Society News from August 2015

West Charleton Marsh Field Trip - Monday 10 Aug

Posted August 4th, 2015 at 9:54 pm by George & Julia Harris

Do come and join us at the interesting location of West Charleton Marsh, one mile east of Kingsbridge on Monday 10th August at 10am.
The scrapes and reed beds offer variable bird habitat leading to the hide over looking the Kingsbridge Estuary.

Directions
Take the A 38 from Plymouth to Ivybridge.
Come off at the slip road and cross over the dual carriageway to Ermington via the A379.
Travel through Ermington, Modbury, and Kingsbridge still on the A379.
As you enter the village of West Charleton, (TG7 2AH) note Marsh Lane on the Right.
At the Ashburton Arms on the left take the first left and park on the road by the pub.
Cross over the road to Marsh Lane and meet at the sewage works.
For further information contact Liz Harris Tel 01752 789594


 


Mid-Devon visit to Meeth, 28 July

Posted August 1st, 2015 at 4:42 pm by George & Julia Harris

On a breezy morning with occasional showers six members of the Mid Devon group enjoyed a mornings stroll through both the Ashmoor and Meeth Quarry reserves of the Devon Wildlife Trust. Whilst there were plenty of birds about they were doing their best to remain hidden, very little birdsong was evident.

Despite apparent lack of birdlife we had a good selection of listed sightings by the time we stopped in the warm sun for a picnic lunch beside one of the many ponds. Here we had a good view of a darting Kingfisher, other small birds were also busy feeding in the tree tops, including three members of the Tit family and Willow Warblers.

Through the Quarry reserve we had Green Woodpeckers calling as they flew around a favoured feeding area. Apart from Canada Geese the water was almost bird free except for several active Little Grebe and a distant Kingfisher seen fishing from a lakeside perch. By the remote settling pond area where few visitors walk we were lucky enough to see two adult otters cross the track only a few feet ahead of us, both otters and humans were taken by surprise! In the fields on the opposite side of the lake a fox was sighted heading home with what looked like a pheasant for the family! This sparked a discussion as to whether the bird should be added to our list! Other notable non birding wildlife was the sighting of several thumb nail sized baby toads hopping across the walkways.

Before reaching the cycle track we found a butterfly hotspot where several species were enjoying a sheltered sunny corner. There were stunning Silver Washed Fritillary, Gatekeepers and Ringlets feeding on the flowering thistle heads. Wood Whites and Damselfly were also abundant.

 After two hours in the quarry area we crossed the Tarka Trail, entering the Ashmoor reserve from the viewing platform entrance. Here the terrain changes to a culm grassland habitat, quite wet after all the recent rain but accessible along the way-marked track. The meadows here are covered in great swathes of wetland flowers with more butterflies, damsel and dragonflies attracted to this section. Looking skyward a Sparrowhawk and Hobby were seen flying over. When we reached the new pond a Sandpiper took fright and flew rapidly away, no one was able to agree as to its exact identity, Green or Common?

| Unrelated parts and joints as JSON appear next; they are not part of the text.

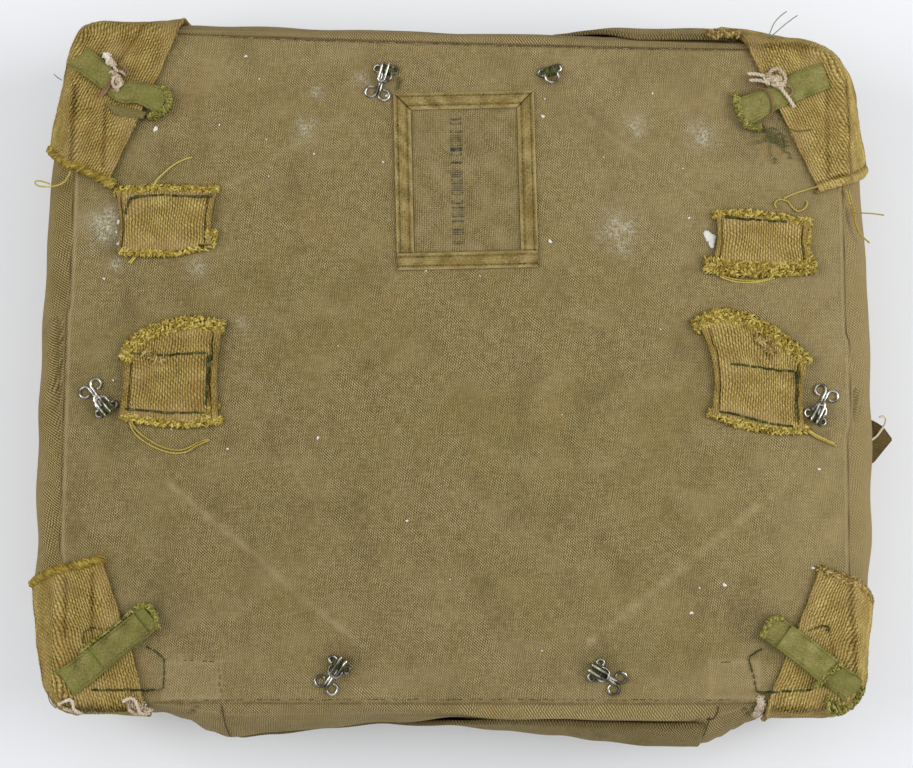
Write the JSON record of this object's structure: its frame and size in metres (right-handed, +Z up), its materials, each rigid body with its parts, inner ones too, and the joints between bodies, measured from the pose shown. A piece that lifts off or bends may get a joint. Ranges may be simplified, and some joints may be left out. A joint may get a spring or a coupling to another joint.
{
  "type": "packed parachute",
  "caption": "Closed seat parachute pack of cotton duck, lying seat face up, with cut webbing ends, tape loops, record pocket and wire hooks and eyes.",
  "frame": {"origin": "on the resting face, below the middle of the whole part", "axes": "+X along the long side, +Y towards the rear edge with the record pocket, +Z up out of the seat face"},
  "size_m": [0.4135, 0.3551, 0.1011],
  "materials": {
    "canvas": "matte",
    "webbing": "matte",
    "tape": "matte",
    "binding": "matte",
    "hook_wire": "satin",
    "lashing": "matte",
    "tab": "matte"
  },
  "bodies": {
    "root": {"pack": "canvas", "front_flap": "canvas", "rear_flap": "canvas", "pocket": "canvas", "strap_rear_left": "webbing", "strap_rear_right": "webbing", "strap_front_left": "webbing", "strap_front_right": "webbing", "stub_left_rear": "webbing", "stub_left_front": "webbing", "stub_right_rear": "webbing", "stub_right_front": "webbing", "tape_rear_left": "tape", "tape_rear_right": "tape", "tape_front_left": "tape", "tape_front_left_top": "tape", "tape_front_right": "tape", "tape_front_right_top": "tape", "pocket_binding_front": "binding", "pocket_binding_right": "binding", "pocket_binding_rear": "binding", "pocket_binding_left": "binding", "eye_rear_left": "hook_wire", "hook_rear_left": "hook_wire", "eye_rear_right": "hook_wire", "eye_side_left": "hook_wire", "hook_side_left": "hook_wire", "eye_side_right": "hook_wire", "hook_side_right": "hook_wire", "eye_front_left": "hook_wire", "hook_front_left": "hook_wire", "eye_front_right": "hook_wire", "hook_front_right": "hook_wire", "lashing_rear_left": "lashing", "lashing_rear_right": "lashing", "side_tab": "tab"}
  },
  "joints": []
}
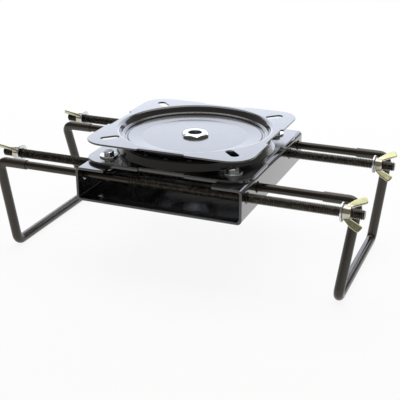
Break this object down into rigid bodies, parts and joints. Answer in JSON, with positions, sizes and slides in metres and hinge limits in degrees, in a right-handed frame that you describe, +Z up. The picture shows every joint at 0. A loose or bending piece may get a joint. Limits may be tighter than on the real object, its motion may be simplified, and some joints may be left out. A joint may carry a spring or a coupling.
{
  "type": "clamp-on swivel seat pedestal",
  "caption": "Folded steel channel with a ball-bearing swivel plate on top and two bent rod clamps with wing nuts that grip a bench beneath it.",
  "frame": {"origin": "Under the middle of the object, on the surface that its two clamp crossbars stand on.", "axes": "+Z up, along the swivel's axis. X runs along the clamp rods, with the picture's near right end at +X. +Y points to the back of the seat."},
  "size_m": [0.3882, 0.192, 0.1299],
  "materials": {
    "black_enamel": "gloss stove enamel",
    "black_rod": "satin black coating",
    "vinyl": "smooth vinyl",
    "zinc_plate": "blue-white zinc plate",
    "yellow_zinc": "pale yellow zinc plate",
    "ball_steel": "polished",
    "nylon": "natural nylon"
  },
  "bodies": {
    "bracket": {"bracket_channel": "black_enamel", "base_swivel_plate": "black_enamel", "thrust_washer": "nylon", "pivot_bolt": "zinc_plate", "pivot_nut": "zinc_plate", "mounting_bolts": "zinc_plate", "mounting_washers": "zinc_plate", "under_washers": "zinc_plate", "mounting_nuts": "zinc_plate"},
    "ball_ring": {"bearing_balls": "ball_steel", "ball_cage": "nylon"},
    "seat_plate": {"seat_swivel_plate": "black_enamel"},
    "left_clamp": {"left_clamp_rod": "black_rod", "left_clamp_sleeve": "vinyl"},
    "right_clamp": {"right_clamp_rod": "black_rod", "right_clamp_sleeve": "vinyl"},
    "front_right_washer": {"washer_front_right": "zinc_plate"},
    "rear_right_washer": {"washer_rear_right": "zinc_plate"},
    "front_left_washer": {"washer_front_left": "zinc_plate"},
    "rear_left_washer": {"washer_rear_left": "zinc_plate"},
    "front_right_wing_nut": {"wing_nut_front_right": "yellow_zinc"},
    "rear_right_wing_nut": {"wing_nut_rear_right": "yellow_zinc"},
    "front_left_wing_nut": {"wing_nut_front_left": "yellow_zinc"},
    "rear_left_wing_nut": {"wing_nut_rear_left": "yellow_zinc"}
  },
  "joints": [
    {"name": "swivel_turn", "type": "hinge", "parent": "bracket", "child": "seat_plate", "pos_m": [0, 0, 0.12985], "axis": [0, 0, 1], "continuous": true},
    {"name": "ball_ring_turn", "type": "hinge", "parent": "bracket", "child": "ball_ring", "pos_m": [0, 0, 0.11797], "axis": [0, 0, 1], "continuous": true},
    {"name": "left_clamp_slide", "type": "slide", "parent": "bracket", "child": "left_clamp", "axis": [1, 0, 0], "range_m": [-0.085, 0.06]},
    {"name": "right_clamp_slide", "type": "slide", "parent": "bracket", "child": "right_clamp", "axis": [-1, 0, 0], "range_m": [-0.085, 0.06]},
    {"name": "front_right_washer_slide", "type": "slide", "parent": "left_clamp", "child": "front_right_washer", "axis": [-1, 0, 0], "range_m": [-0.01111, 0.08731]},
    {"name": "rear_right_washer_slide", "type": "slide", "parent": "left_clamp", "child": "rear_right_washer", "axis": [-1, 0, 0], "range_m": [-0.01111, 0.08731]},
    {"name": "front_left_washer_slide", "type": "slide", "parent": "right_clamp", "child": "front_left_washer", "axis": [1, 0, 0], "range_m": [-0.01111, 0.08731]},
    {"name": "rear_left_washer_slide", "type": "slide", "parent": "right_clamp", "child": "rear_left_washer", "axis": [1, 0, 0], "range_m": [-0.01111, 0.08731]},
    {"name": "front_right_wing_nut_turn", "type": "hinge", "parent": "front_right_washer", "child": "front_right_wing_nut", "pos_m": [0.17465, -0.08154, 0.09585], "axis": [-1, 0, 0], "range_deg": [-2520, 19800]},
    {"name": "rear_right_wing_nut_turn", "type": "hinge", "parent": "rear_right_washer", "child": "rear_right_wing_nut", "pos_m": [0.17465, 0.05204, 0.09585], "axis": [-1, 0, 0], "range_deg": [-2520, 19800]},
    {"name": "front_left_wing_nut_turn", "type": "hinge", "parent": "front_left_washer", "child": "front_left_wing_nut", "pos_m": [-0.17465, -0.05204, 0.09585], "axis": [1, 0, 0], "range_deg": [-2520, 19800]},
    {"name": "rear_left_wing_nut_turn", "type": "hinge", "parent": "rear_left_washer", "child": "rear_left_wing_nut", "pos_m": [-0.17465, 0.08154, 0.09585], "axis": [1, 0, 0], "range_deg": [-2520, 19800]}
  ],
  "couplings": [
    {"joint": "ball_ring_turn", "follows": "swivel_turn", "ratio": 0.5},
    {"joint": "front_right_washer_slide", "follows": "front_right_wing_nut_turn", "m_per_rad": 0.00025266},
    {"joint": "rear_right_washer_slide", "follows": "rear_right_wing_nut_turn", "m_per_rad": 0.00025266},
    {"joint": "front_left_washer_slide", "follows": "front_left_wing_nut_turn", "m_per_rad": 0.00025266},
    {"joint": "rear_left_washer_slide", "follows": "rear_left_wing_nut_turn", "m_per_rad": 0.00025266}
  ]
}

A very rewarding morning’s stroll, with a total of 23 species on our list.

It is worth mentioning to those who have yet to visit Meeth that the paths here are well maintained with good directional signs. Apart from the birds and insects there is an incredible array of wild flowers. A naturalist’s paradise.

The next Mid Devon meeting is at Fernworthy on Tues 15 September, we look forward to seeing you there.                             Digby Greenhill


Balearic Shearwater survey 18 August 2015 – could you help?

Posted August 1st, 2015 at 2:15 pm by Steve Waite

RSPB and MARINElife are trialling a joint synchronised land/sea survey for Balearic shearwaters (and also bottle nosed dolphins) from Portland to Lundy on 18th August. We are testing this as a way to help arrive at a population estimate for Balearics using the seas around the SW peninsula.   The combined survey will cover up to 4km out to sea and the observations from the multiple land based watch locations will help to validate those  from the boat based crew. 

Although we realise there are so many variables that could affect the survey (timing/weather conditions/location/no birds etc) we have agreed on this date  and hope to build on the great information already collected by previous researchers and survey projects over the last few years and keep the momentum going to help safeguard this critically endangered seabird.

Many of you have been involved in past projects such as JNCC seabird surveys and Seawatch South West and have your regular seawatching sites, so we would really appreciate your help and experience at key sites if you are available on the day.  If the coordinated approach really works and gives us valuable data we would look at repeating the land-based operation again, perhaps even in September/October  this year and then as an ongoing initiative.